[begin RECORDS FOR PROCESSING]

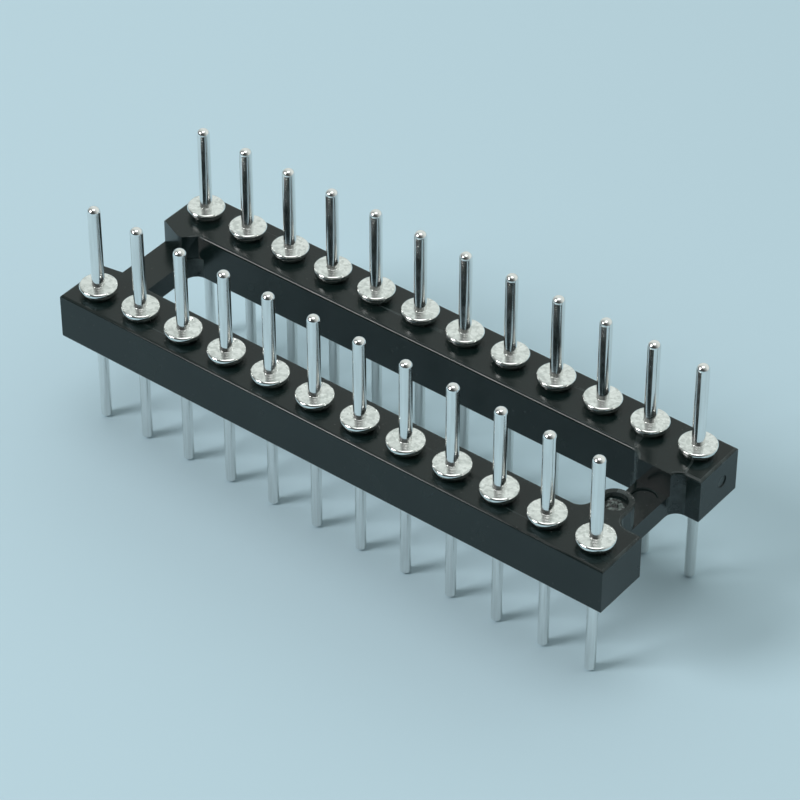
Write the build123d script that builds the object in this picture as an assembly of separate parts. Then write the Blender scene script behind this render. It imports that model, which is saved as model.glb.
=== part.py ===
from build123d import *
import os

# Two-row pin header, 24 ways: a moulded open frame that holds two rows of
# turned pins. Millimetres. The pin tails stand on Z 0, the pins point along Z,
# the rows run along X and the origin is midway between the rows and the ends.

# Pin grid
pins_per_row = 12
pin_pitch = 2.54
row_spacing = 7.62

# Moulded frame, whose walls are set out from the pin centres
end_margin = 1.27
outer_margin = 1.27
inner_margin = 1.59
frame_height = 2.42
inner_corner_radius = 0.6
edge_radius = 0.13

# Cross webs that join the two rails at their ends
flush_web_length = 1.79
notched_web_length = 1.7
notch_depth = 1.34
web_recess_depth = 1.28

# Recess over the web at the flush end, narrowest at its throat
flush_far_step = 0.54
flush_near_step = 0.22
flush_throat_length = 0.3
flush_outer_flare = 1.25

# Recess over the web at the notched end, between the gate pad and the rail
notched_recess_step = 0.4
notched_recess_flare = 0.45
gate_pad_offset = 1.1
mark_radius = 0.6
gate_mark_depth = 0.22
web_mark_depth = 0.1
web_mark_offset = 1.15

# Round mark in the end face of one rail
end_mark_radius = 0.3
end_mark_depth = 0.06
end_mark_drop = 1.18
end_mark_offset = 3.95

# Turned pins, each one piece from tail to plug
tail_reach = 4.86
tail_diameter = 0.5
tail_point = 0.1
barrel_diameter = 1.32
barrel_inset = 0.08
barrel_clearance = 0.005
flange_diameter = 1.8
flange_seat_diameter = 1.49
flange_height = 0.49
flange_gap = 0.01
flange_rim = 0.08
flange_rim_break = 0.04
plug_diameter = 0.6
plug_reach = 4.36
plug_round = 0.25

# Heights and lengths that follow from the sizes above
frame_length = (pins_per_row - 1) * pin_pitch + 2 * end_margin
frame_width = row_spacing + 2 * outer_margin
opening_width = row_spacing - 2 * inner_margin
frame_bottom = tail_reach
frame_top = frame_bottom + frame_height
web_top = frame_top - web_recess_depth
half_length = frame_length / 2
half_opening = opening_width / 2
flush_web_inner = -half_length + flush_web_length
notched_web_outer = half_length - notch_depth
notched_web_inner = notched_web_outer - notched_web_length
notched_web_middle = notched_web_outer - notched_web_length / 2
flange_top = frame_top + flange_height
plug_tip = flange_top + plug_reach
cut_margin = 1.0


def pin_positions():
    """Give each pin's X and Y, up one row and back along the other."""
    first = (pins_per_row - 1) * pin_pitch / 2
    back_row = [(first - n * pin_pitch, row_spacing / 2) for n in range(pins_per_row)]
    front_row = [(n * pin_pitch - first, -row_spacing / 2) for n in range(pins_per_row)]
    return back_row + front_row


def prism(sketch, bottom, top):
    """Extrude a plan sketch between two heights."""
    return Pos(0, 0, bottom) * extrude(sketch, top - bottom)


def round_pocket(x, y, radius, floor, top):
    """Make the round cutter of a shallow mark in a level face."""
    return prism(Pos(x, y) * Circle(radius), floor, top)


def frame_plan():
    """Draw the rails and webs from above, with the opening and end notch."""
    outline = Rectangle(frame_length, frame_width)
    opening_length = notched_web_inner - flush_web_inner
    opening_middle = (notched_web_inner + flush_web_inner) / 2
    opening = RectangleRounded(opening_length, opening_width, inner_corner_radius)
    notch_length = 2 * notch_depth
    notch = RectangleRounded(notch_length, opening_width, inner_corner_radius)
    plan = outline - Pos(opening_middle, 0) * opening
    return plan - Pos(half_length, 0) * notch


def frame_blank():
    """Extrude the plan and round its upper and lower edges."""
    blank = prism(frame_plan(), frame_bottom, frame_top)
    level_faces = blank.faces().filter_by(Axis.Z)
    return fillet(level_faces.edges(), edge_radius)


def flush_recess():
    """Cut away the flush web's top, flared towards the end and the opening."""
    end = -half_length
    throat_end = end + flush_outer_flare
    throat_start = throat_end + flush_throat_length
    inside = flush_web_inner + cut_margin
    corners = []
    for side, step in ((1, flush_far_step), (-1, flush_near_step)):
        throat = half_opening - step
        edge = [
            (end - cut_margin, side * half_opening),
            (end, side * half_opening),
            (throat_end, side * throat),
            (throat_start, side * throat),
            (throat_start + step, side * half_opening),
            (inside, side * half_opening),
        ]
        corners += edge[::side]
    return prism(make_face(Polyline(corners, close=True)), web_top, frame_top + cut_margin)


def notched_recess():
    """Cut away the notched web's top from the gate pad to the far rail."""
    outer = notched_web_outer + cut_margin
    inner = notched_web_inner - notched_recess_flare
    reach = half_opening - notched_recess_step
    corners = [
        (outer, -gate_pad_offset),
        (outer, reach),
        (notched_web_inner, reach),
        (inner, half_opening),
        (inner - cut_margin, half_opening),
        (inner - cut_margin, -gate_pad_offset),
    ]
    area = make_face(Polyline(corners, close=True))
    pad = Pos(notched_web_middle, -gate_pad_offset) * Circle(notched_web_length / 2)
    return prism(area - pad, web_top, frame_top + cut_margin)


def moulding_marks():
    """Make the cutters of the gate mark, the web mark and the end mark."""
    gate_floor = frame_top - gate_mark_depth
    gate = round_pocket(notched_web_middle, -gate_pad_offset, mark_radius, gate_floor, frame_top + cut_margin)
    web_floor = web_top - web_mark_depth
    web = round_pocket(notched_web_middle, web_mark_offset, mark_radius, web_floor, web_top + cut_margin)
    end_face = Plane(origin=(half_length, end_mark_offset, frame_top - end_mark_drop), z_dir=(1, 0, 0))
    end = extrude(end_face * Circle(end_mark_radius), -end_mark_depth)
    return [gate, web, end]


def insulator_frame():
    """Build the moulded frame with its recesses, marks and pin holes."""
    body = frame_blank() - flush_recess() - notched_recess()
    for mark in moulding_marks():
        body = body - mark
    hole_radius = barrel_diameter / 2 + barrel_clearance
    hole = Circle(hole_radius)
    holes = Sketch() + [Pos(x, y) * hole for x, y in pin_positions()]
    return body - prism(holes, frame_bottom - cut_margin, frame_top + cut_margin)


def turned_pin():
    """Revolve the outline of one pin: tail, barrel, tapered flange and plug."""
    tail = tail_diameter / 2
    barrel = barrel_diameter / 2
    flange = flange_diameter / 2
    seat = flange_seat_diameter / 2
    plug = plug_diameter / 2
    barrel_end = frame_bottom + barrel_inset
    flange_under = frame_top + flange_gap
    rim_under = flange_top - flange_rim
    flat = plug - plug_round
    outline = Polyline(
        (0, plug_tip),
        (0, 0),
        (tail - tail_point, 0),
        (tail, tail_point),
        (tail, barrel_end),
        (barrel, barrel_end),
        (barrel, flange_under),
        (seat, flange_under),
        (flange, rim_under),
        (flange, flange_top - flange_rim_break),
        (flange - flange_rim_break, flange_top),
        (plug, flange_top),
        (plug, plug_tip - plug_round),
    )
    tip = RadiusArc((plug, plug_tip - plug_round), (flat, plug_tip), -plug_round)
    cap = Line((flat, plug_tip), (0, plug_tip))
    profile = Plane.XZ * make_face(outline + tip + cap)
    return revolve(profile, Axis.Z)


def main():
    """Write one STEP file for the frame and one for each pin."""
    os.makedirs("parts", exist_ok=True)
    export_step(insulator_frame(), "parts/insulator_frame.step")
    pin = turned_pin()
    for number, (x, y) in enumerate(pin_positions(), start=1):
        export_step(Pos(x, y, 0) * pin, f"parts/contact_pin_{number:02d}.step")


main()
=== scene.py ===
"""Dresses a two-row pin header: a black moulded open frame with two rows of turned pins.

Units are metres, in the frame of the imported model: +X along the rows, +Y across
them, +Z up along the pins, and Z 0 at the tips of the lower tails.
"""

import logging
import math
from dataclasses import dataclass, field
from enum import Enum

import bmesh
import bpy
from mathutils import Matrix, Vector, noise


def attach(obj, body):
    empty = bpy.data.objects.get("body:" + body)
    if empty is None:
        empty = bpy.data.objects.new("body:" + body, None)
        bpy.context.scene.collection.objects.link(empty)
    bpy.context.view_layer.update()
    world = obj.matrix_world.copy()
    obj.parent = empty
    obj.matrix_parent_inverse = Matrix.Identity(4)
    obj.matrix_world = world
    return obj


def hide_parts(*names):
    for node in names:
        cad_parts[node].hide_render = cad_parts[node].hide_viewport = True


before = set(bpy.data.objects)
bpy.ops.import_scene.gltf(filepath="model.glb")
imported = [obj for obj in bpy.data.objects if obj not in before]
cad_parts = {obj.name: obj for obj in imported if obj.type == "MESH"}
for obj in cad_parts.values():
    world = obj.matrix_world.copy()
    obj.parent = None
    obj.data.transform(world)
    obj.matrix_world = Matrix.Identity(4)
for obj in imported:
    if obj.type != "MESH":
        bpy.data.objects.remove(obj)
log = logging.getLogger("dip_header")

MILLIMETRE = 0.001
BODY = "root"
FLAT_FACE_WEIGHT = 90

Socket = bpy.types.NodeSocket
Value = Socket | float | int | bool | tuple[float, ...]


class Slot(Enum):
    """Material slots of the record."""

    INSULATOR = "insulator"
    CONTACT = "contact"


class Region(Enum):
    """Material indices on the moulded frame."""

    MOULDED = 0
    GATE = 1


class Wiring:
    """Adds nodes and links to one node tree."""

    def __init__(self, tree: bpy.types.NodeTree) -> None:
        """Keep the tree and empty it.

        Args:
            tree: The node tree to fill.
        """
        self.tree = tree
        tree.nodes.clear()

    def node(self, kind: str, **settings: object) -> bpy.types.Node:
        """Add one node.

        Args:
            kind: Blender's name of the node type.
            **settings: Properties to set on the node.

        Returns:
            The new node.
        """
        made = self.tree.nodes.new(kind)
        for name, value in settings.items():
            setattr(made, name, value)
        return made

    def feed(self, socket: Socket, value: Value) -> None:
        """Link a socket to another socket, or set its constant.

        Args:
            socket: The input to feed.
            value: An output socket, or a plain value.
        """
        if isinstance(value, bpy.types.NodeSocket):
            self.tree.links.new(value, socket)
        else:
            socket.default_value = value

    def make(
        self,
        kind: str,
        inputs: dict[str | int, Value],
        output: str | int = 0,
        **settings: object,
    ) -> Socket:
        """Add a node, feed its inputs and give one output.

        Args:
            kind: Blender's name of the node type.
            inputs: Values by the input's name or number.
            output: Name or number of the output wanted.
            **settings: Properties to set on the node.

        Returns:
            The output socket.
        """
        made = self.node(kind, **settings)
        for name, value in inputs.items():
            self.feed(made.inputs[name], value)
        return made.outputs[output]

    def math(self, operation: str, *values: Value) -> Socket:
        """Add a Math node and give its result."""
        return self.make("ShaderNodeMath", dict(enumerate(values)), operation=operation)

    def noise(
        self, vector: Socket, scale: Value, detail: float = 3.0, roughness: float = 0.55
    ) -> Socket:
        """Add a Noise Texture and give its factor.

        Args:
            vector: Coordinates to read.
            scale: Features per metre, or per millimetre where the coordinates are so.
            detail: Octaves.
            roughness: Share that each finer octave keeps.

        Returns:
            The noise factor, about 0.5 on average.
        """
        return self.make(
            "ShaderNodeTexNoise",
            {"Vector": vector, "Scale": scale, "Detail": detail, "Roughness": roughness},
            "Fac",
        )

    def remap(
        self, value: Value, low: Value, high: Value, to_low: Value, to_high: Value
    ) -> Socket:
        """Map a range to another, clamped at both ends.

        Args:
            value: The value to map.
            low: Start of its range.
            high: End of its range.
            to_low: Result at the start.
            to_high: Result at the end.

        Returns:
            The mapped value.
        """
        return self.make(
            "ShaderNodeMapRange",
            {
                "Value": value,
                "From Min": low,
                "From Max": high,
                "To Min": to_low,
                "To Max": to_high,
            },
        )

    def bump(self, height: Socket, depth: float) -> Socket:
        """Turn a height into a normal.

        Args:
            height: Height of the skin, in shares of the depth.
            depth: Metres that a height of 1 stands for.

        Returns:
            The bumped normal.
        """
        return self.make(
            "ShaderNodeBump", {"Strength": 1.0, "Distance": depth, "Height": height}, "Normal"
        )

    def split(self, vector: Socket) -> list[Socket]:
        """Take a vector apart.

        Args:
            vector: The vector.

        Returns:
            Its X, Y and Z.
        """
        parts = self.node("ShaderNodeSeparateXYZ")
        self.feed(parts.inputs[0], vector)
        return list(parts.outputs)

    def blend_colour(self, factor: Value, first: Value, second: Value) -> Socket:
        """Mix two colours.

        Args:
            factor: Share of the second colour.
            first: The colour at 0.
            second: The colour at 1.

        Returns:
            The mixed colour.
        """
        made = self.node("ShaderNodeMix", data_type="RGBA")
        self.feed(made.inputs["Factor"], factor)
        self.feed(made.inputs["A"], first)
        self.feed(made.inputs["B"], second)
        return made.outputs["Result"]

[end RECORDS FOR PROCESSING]
[begin RECORDS FOR PROCESSING]

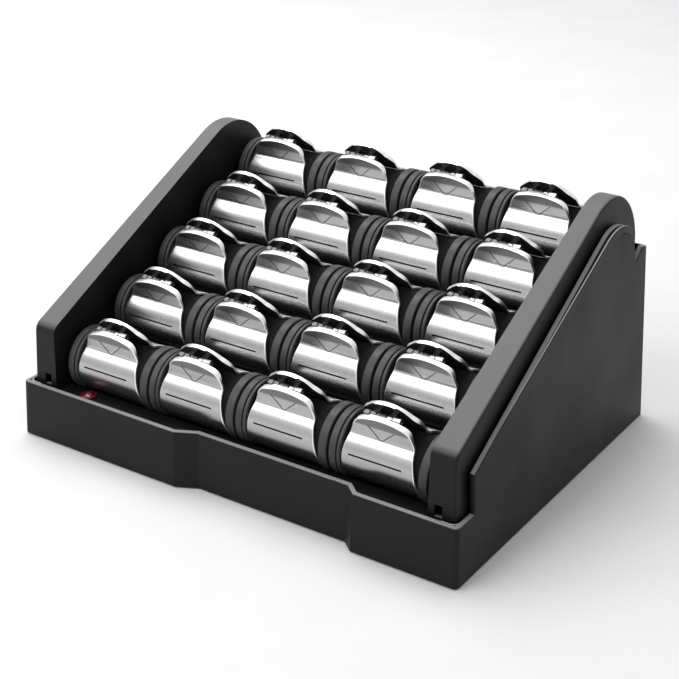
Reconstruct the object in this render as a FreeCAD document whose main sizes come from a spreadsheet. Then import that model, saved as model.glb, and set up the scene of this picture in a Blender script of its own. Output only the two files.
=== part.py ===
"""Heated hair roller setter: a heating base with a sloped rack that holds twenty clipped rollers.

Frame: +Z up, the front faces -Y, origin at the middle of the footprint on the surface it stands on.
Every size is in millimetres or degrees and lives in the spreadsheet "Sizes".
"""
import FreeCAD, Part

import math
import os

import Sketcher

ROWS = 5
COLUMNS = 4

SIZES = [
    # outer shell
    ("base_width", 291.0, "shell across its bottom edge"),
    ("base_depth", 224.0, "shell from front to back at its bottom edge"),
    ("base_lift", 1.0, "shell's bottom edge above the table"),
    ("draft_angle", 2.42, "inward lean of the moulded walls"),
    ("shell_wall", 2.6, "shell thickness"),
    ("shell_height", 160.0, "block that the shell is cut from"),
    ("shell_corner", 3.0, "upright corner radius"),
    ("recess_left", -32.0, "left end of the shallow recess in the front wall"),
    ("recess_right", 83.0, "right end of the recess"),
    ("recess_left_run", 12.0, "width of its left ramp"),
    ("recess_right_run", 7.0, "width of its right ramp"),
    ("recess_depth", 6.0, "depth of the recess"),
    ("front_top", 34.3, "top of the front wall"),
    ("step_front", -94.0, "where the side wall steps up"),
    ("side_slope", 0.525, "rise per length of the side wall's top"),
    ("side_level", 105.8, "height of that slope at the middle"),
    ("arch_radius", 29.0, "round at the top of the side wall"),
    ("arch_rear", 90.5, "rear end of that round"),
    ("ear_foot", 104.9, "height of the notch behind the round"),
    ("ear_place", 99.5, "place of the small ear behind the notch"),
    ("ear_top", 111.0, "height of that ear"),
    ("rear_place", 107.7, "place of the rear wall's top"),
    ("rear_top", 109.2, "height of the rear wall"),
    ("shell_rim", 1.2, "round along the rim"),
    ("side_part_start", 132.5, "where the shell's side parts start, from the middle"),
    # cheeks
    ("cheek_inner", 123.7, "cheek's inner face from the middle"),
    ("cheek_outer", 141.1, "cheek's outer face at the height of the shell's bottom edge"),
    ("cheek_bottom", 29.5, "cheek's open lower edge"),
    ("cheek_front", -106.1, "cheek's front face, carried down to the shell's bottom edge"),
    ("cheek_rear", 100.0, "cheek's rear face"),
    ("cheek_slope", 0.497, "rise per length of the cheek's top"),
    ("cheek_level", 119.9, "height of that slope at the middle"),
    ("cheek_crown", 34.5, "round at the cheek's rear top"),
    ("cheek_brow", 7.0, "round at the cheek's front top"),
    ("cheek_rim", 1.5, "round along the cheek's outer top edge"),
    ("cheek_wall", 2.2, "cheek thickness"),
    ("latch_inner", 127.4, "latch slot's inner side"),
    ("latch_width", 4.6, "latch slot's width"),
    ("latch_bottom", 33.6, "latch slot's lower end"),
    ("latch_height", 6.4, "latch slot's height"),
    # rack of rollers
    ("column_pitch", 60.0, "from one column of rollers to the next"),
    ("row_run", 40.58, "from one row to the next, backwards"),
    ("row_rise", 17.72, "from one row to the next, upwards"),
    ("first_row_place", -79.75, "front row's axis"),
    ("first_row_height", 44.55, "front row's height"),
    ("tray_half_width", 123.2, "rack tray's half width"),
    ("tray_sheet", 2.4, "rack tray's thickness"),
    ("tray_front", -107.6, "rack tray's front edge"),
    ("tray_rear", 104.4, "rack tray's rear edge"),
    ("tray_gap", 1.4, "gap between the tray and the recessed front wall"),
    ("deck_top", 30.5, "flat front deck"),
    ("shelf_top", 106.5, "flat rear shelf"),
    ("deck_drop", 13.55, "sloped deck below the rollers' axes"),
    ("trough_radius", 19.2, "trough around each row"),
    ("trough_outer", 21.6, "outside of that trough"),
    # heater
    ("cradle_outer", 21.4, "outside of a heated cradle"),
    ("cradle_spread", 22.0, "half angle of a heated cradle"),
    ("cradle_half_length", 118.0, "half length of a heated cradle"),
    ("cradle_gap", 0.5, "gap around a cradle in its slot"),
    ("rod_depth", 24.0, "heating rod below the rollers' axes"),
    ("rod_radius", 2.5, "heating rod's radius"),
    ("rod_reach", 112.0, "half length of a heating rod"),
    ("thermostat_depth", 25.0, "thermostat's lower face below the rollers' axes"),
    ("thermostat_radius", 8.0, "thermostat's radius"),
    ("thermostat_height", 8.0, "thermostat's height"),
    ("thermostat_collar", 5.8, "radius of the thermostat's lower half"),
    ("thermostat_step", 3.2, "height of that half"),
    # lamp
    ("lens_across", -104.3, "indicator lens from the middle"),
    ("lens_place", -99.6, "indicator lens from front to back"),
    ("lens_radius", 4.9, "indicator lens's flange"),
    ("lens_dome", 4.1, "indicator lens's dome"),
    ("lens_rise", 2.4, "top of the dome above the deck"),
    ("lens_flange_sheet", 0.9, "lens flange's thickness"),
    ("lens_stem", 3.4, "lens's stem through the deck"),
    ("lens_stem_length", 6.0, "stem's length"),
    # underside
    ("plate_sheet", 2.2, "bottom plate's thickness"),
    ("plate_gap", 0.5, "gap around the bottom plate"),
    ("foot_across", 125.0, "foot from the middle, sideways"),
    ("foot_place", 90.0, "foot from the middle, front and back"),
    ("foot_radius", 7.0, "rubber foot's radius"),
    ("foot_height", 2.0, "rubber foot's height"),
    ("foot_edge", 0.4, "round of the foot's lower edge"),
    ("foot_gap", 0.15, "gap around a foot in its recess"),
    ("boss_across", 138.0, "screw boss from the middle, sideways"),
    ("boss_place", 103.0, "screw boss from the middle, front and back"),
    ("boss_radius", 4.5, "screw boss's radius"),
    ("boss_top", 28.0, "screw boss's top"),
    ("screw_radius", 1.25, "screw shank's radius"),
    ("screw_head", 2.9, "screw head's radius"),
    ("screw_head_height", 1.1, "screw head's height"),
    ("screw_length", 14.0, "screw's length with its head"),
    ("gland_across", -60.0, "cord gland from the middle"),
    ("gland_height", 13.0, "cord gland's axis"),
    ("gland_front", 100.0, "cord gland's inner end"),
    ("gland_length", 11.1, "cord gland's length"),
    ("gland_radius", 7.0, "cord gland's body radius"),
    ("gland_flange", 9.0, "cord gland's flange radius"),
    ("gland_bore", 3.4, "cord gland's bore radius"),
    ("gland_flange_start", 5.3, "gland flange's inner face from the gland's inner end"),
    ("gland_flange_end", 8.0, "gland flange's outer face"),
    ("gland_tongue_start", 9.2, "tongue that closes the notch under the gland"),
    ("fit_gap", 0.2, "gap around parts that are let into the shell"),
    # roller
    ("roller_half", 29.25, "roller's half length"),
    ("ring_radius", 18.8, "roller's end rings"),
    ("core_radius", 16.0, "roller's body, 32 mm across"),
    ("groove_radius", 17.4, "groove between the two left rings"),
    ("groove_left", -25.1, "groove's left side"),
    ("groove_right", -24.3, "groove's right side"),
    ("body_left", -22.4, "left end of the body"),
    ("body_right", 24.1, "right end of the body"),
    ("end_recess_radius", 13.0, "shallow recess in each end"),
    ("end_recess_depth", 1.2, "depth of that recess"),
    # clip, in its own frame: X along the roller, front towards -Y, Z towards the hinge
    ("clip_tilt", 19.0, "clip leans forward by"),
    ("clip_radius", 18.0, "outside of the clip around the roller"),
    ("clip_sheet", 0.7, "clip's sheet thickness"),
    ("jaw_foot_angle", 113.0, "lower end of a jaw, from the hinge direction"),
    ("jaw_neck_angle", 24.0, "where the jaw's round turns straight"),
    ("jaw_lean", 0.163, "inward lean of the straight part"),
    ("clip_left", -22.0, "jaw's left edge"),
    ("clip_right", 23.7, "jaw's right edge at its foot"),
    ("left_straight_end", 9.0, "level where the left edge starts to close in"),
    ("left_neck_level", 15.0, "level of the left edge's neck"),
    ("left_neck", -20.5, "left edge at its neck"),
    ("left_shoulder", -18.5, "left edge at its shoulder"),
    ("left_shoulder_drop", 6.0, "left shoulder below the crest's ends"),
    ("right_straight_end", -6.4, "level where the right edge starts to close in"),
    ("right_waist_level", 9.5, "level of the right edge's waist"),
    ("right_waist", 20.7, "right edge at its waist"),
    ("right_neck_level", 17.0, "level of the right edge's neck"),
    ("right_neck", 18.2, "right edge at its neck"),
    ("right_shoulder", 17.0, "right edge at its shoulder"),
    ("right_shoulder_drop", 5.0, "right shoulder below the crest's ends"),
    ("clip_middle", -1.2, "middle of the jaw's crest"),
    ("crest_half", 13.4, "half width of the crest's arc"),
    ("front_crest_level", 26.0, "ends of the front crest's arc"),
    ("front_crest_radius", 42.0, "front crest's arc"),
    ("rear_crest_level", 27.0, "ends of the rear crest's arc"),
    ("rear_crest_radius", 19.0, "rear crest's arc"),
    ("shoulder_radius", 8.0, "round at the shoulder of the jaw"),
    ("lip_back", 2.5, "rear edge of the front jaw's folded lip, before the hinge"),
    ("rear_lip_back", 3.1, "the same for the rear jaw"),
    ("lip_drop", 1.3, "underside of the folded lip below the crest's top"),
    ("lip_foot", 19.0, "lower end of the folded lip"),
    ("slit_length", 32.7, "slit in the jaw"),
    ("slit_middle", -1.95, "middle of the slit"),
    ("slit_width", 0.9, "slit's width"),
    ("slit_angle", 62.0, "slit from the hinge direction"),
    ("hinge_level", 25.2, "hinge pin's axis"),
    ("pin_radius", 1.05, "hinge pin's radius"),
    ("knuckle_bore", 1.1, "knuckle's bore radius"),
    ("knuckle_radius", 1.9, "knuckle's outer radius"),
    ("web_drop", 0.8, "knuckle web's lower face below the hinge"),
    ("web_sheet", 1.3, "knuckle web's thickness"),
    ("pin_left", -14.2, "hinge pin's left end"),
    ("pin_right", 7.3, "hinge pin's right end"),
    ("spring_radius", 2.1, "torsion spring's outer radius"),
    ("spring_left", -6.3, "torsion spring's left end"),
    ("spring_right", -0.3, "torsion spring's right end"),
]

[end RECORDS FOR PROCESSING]

• _REQUIREMENT_
Repeat word for word the stretch of lines from the one with "Write the build123d" down to the one with "web_mark_offset = 1.15", both included.

• _COMPLETED TASK_
Write the build123d script that builds the object in this picture as an assembly of separate parts. Then write the Blender scene script behind this render. It imports that model, which is saved as model.glb.
=== part.py ===
from build123d import *
import os

# Two-row pin header, 24 ways: a moulded open frame that holds two rows of
# turned pins. Millimetres. The pin tails stand on Z 0, the pins point along Z,
# the rows run along X and the origin is midway between the rows and the ends.

# Pin grid
pins_per_row = 12
pin_pitch = 2.54
row_spacing = 7.62

# Moulded frame, whose walls are set out from the pin centres
end_margin = 1.27
outer_margin = 1.27
inner_margin = 1.59
frame_height = 2.42
inner_corner_radius = 0.6
edge_radius = 0.13

# Cross webs that join the two rails at their ends
flush_web_length = 1.79
notched_web_length = 1.7
notch_depth = 1.34
web_recess_depth = 1.28

# Recess over the web at the flush end, narrowest at its throat
flush_far_step = 0.54
flush_near_step = 0.22
flush_throat_length = 0.3
flush_outer_flare = 1.25

# Recess over the web at the notched end, between the gate pad and the rail
notched_recess_step = 0.4
notched_recess_flare = 0.45
gate_pad_offset = 1.1
mark_radius = 0.6
gate_mark_depth = 0.22
web_mark_depth = 0.1
web_mark_offset = 1.15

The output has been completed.